I nearly burst out laughing when an obviously fake-bearded John waved around his costumed arms and baptised Jesus, nearly knocking his hand into a microphone, as the chorus sung out two feet behind him and a choir boy dropped his booklet of songs. Then Jesus, in a flamboyant purple robe, suffered the little children to come to him and several small kids teetered out unassuredly and glanced into the audience. They lined up like little ducks in a row and began to sing in a shuddering, warbling voice as one. As they glazed over the high notes about four voices cracked, until a rather hefty little boy broke out into a solo, turning red and hideously embarassed as he struggled dutifully along. Then a girl, obviously thinking that she was on American Idol, burst into a psuedo-Christina Aguilera type solo with a sort of jerky dance to go along with it. It was at this point that the music CD began to skip and the chorus fell painfully silent as the conducter motioned swiftly to cut the music. The audience began to chuckle as the CD continued to skip and a handful of confused children started to sing again.
"Turn it OFF." The conducter said into the mike, mortified. The kids awkwardly moved away and the chorus, unsure whether to finish the song, stop, or start again, buzzed among themselves until the CD, now magically repaired, began a new song.
It was when Peter, who sang with a lisp, sank to his knees in a horrendous job of overacting as he betrayed Jesus for the third time before the rooster crowded that I felt a hideous gurgling in my stomach. Glancing around uneasily, I waited for it to pass. It intensified, and, realizing that it was go to the bathroom in the bathroom or go to the bathroom in the church pew, I climbed over the disgruntled people sitting next to me and ran for the back of the church, bursting through the double doors. Flying across the carpet, I joggled the bathroom door. LOCKED! A conseravtive christian mother was juggling her baby in a chair by the bathroom, and, upon seeing my pained expression, said, "There's someone in there." I waited for a few agonizing moments, hearing voices inside the bathroom. What were they doing in there, just talking? Dancing around a bit in my short skirt, I looked longingly towards the empty door of the Men's room. It was just when I decided to go in there, men's bathroom or not, when a legitimate man walked in and locked the door. Foiled! Turning in circles, I broke down and asked conservative christain mother if there were any other bathrooms ANYWHERE. She gave me directions to one down the outside hallway and through two double doors on the right.
I skidded around the corner, my high heels clacking, and raced down the pavement to the double doors. Thrusting them open I found myself backstage amongst a Roman soldier, Peter, and Mary Magdalene.
"Sorry, but do you know if there's a bath-" Mary Magdalene motioned for me to be silent and pointed toward a wooden door. "Thank God. Literally." I muttered once inside.

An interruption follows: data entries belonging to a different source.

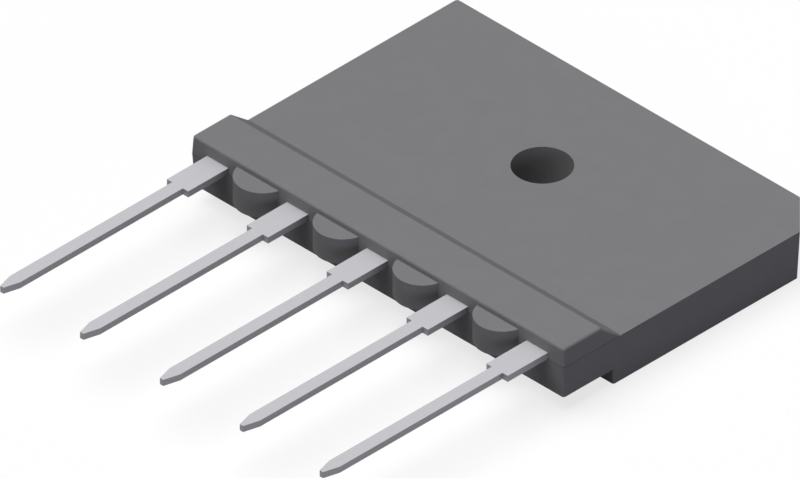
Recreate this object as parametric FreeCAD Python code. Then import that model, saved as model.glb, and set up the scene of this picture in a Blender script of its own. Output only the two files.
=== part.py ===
import FreeCAD, Part

import math
import os

from FreeCAD import Vector

# Three-phase bridge rectifier in a flat moulded package with one row of five leads.
# Millimetres. The origin is on the axis of the screw hole, at the underside.
# X runs along the lead row, Y away from the leads, Z up.
# The parting plane of the mould is the top of the rear plate, and the leads lie on it.

# Moulded body
body_width = 35.0
body_depth = 25.0
plate_height = 3.85
bar_rise = 1.45
bar_drop = 2.55
bar_top_depth = 3.56
slope_run = 1.84
step_depth = 4.8
draft_angle = 3.0
corner_chamfer = 2.8
corner_radius = 0.2
bar_edge_radius = 0.2
step_fillet = 0.2
step_corner_radius = 0.15

# Screw hole
hole_diameter = 4.25
hole_from_front = 15.5

# Half-round bosses on the lead face, one in each gap of the lead row
boss_radius = 2.0
boss_setback = 0.5
boss_rise = 1.0
boss_drop = 1.0

# Leads outside the body
lead_count = 5
lead_pitch = 7.5
sheet_thickness = 0.5
root_width = 2.0
root_length = 3.75
lead_width = 1.0
lead_length = 20.25
taper_length = 1.25
tip_width = 0.32

# Lead frame inside the body
crank_start = 3.0
crank_angle = 45.0
bend_radius = 0.3
pad_cover = 1.1
wall_cover = 1.2
hole_cover = 1.1
pad_gap = 0.9
pad_corner_radius = 0.4
anchor_hole_diameter = 1.0
anchor_hole_from_front = 1.6

# Diode dice and the solder under and over them
die_size = 3.4
die_height = 0.3
mesa_size = 2.9
mesa_height = 0.12
solder_height = 0.1
top_solder_size = 2.3
low_die_from_front = 7.9
high_die_from_gap = 3.1
middle_die_from_hole = 3.9

# Clips over the dice
clip_thickness = 0.3
joggle_angle = 45.0
clip_width = 1.4
paddle_size = 2.5
foot_width = 1.6
foot_length = 1.3
foot_from_die = 0.7
foot_from_pad_end = 0.4

# Cutting shapes run past what they cut by this much, and two places this close are one
beyond = 1.0
close = 0.001

# Places worked out from the sizes above
draft = math.tan(math.radians(draft_angle))
y_front = -hole_from_front
y_back = body_depth - hole_from_front
y_step = y_front + step_depth
z_parting = plate_height
z_bar_top = z_parting + bar_rise
z_bar_low = z_parting - bar_drop
z_pad_top = pad_cover + sheet_thickness
z_foot = z_pad_top + solder_height
z_clip = z_foot + die_height + solder_height
x_leads = [(i - (lead_count - 1) / 2) * lead_pitch for i in range(lead_count)]
x_minus, x_ac_3, x_ac_2, x_ac_1, x_plus = x_leads
x_ac = [x_ac_1, x_ac_2, x_ac_3]
hole_clear = hole_diameter / 2 + hole_cover
x_pad_end = body_width / 2 - plate_height * draft - wall_cover
y_pad_back = y_back - plate_height * draft - wall_cover
y_low_die = y_front + low_die_from_front
y_foot = y_low_die + die_size / 2 + foot_from_die + foot_length / 2
y_ac_back = y_foot + foot_length / 2 + foot_from_pad_end
y_plus_front = y_ac_back + pad_gap
y_high_die = y_plus_front + high_die_from_gap
y_middle_die = hole_diameter / 2 + middle_die_from_hole


def box(x_low, x_high, y_low, y_high, z_low, z_high):
    """Block between two corners."""
    corner = Vector(x_low, y_low, z_low)
    return Part.makeBox(x_high - x_low, y_high - y_low, z_high - z_low, corner)


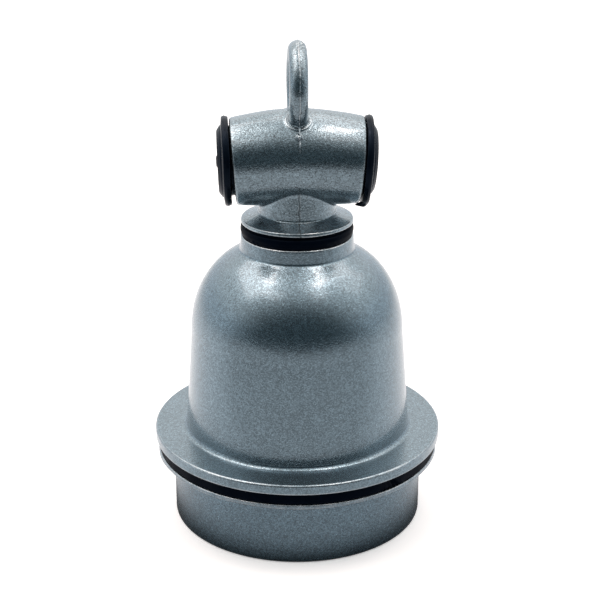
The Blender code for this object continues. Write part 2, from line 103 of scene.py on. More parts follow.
SPIGOT_BOTTOM = 98.5
WIRE_BORE_R = 8.2
WIRE_BORE_TOP = 139.0
CRACK_TOP = 133.0
BARREL_Z = 141.2
BARREL_R = 17.5
BARREL_END_R = 15.9
BARREL_HALF = 23.5
BARREL_STRAIGHT = 11.5
BARREL_BORE_R = 13.2
ARM_DROOP = math.radians(4.5)
EYE_Z = 167.0
EYE_MAJOR_R = 13.1
EYE_WIRE_R = 3.3
PLUG_BODY_R = 12.75
PLUG_FLANGE_R = 16.5
PLUG_DEPTH = 11.0
BOSS_X = 27.0
EARTH_Y = 27.0


# ----------------------------------------------------------------------------------------------
# mesh tools
# ----------------------------------------------------------------------------------------------
def mesh_object(name, verts, faces):
    """A smooth mesh in the scene, from points in metres."""
    mesh = bpy.data.meshes.new(name)
    mesh.from_pydata([tuple(v) for v in verts], [], [tuple(f) for f in faces])
    mesh.update()
    mesh.shade_smooth()
    obj = bpy.data.objects.new(name, mesh)
    bpy.context.scene.collection.objects.link(obj)
    return obj


def mark_edges(obj, start=0.6, full=1.8):
    """Stores how sharply a mesh bends as "edge": 1 on tight convex edges, -1 in tight creases.

    start and full are curvatures in 1/mm.
    """
    mesh = obj.data
    count = len(mesh.vertices)
    spots = np.empty(count * 3)
    mesh.vertices.foreach_get("co", spots)
    normals = np.empty(count * 3)
    mesh.vertices.foreach_get("normal", normals)
    ends = np.empty(len(mesh.edges) * 2, dtype=np.int64)
    mesh.edges.foreach_get("vertices", ends)
    spots, normals, ends = spots.reshape(-1, 3) / MM, normals.reshape(-1, 3), ends.reshape(-1, 2)
    highest, lowest = np.zeros(count), np.zeros(count)
    for here, there in ((ends[:, 0], ends[:, 1]), (ends[:, 1], ends[:, 0])):
        step = spots[there] - spots[here]
        bend = -2.0 * (step * normals[here]).sum(1) / np.maximum((step * step).sum(1), 1e-6)
        np.maximum.at(highest, here, bend)
        np.minimum.at(lowest, here, bend)
    span = full - start
    edge = np.clip((highest - start) / span, 0, 1) - np.clip((-lowest - start) / span, 0, 1)
    mesh.attributes.new("edge", "FLOAT", "POINT").data.foreach_set("value", edge.astype(np.float32))
    return obj


def filleted(points, steps, closed=True):
    """Rounds the corners of a (radius, z, fillet) profile with arcs, and returns (radius, z) points."""
    nearly_straight = math.radians(88)
    count = len(points)
    out = []
    for i, (r, z, fillet) in enumerate(points):
        is_end = not closed and i in (0, count - 1)
        if fillet <= 0 or is_end:
            out.append((r, z))
            continue
        here = Vector((r, z))
        before = Vector(points[i - 1][:2]) - here
        after = Vector(points[(i + 1) % count][:2]) - here
        half = before.angle(after) / 2
        if half > nearly_straight:
            out.append((r, z))
            continue
        reach = min(fillet / math.tan(half), before.length * 0.49, after.length * 0.49)
        radius = reach * math.tan(half)
        middle = (before.normalized() + after.normalized()).normalized()
        centre = here + middle * (radius / math.sin(half))
        start = here + before.normalized() * reach - centre
        end = here + after.normalized() * reach - centre
        turn = start.angle_signed(end)
        for k in range(steps + 1):
            c, s = math.cos(-turn * k / steps), math.sin(-turn * k / steps)
            out.append((centre.x + start.x * c - start.y * s, centre.y + start.x * s + start.y * c))
    return out


def finer(points, longest, closed=True):
    """Splits a profile's long segments, with a short support segment next to each of their ends."""
    out = []
    count = len(points)
    last = count if closed else count - 1
    for i in range(last):
        a = np.array(points[i], float)
        b = np.array(points[(i + 1) % count], float)
        span = float(np.linalg.norm(b - a))
        out.append(tuple(a))
        if span > longest:
            cuts = int(math.ceil(span / longest))
            support = 0.25 / cuts
            ts = [support] + [k / cuts for k in range(1, cuts)] + [1 - support]
            out += [tuple(a + (b - a) * t) for t in ts]
    if not closed:
        out.append(tuple(points[-1]))
    return out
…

After about ten painful minutes I washed my hands, still hearing the chorus belting it out from onstage. I opened the door, gave Peter two thumbs up and mouthed 'great show', and left as quickly as I appeared.
I nearly burst out laughing when an obviously fake-bearded John waved around his costumed arms and baptised Jesus, nearly knocking his hand into a microphone, as the chorus sung out two feet behind him and a choir boy dropped his booklet of songs. Then Jesus, in a flamboyant purple robe, suffered the little children to come to him and several small kids teetered out unassuredly and glanced into the audience. They lined up like little ducks in a row and began to sing in a shuddering, warbling voice as one. As they glazed over the high notes about four voices cracked, until a rather hefty little boy broke out into a solo, turning red and hideously embarassed as he struggled dutifully along. Then a girl, obviously thinking that she was on American Idol, burst into a psuedo-Christina Aguilera type solo with a sort of jerky dance to go along with it. It was at this point that the music CD began to skip and the chorus fell painfully silent as the conducter motioned swiftly to cut the music. The audience began to chuckle as the CD continued to skip and a handful of confused children started to sing again.
"Turn it OFF." The conducter said into the mike, mortified. The kids awkwardly moved away and the chorus, unsure whether to finish the song, stop, or start again, buzzed among themselves until the CD, now magically repaired, began a new song.
It was when Peter, who sang with a lisp, sank to his knees in a horrendous job of overacting as he betrayed Jesus for the third time before the rooster crowded that I felt a hideous gurgling in my stomach. Glancing around uneasily, I waited for it to pass. It intensified, and, realizing that it was go to the bathroom in the bathroom or go to the bathroom in the church pew, I climbed over the disgruntled people sitting next to me and ran for the back of the church, bursting through the double doors. Flying across the carpet, I joggled the bathroom door. LOCKED! A conseravtive christian mother was juggling her baby in a chair by the bathroom, and, upon seeing my pained expression, said, "There's someone in there." I waited for a few agonizing moments, hearing voices inside the bathroom. What were they doing in there, just talking? Dancing around a bit in my short skirt, I looked longingly towards the empty door of the Men's room. It was just when I decided to go in there, men's bathroom or not, when a legitimate man walked in and locked the door. Foiled! Turning in circles, I broke down and asked conservative christain mother if there were any other bathrooms ANYWHERE. She gave me directions to one down the outside hallway and through two double doors on the right.
I skidded around the corner, my high heels clacking, and raced down the pavement to the double doors. Thrusting them open I found myself backstage amongst a Roman soldier, Peter, and Mary Magdalene.
"Sorry, but do you know if there's a bath-" Mary Magdalene motioned for me to be silent and pointed toward a wooden door. "Thank God. Literally." I muttered once inside.
After about ten painful minutes I washed my hands, still hearing the chorus belting it out from onstage. I opened the door, gave Peter two thumbs up and mouthed 'great show', and left as quickly as I appeared.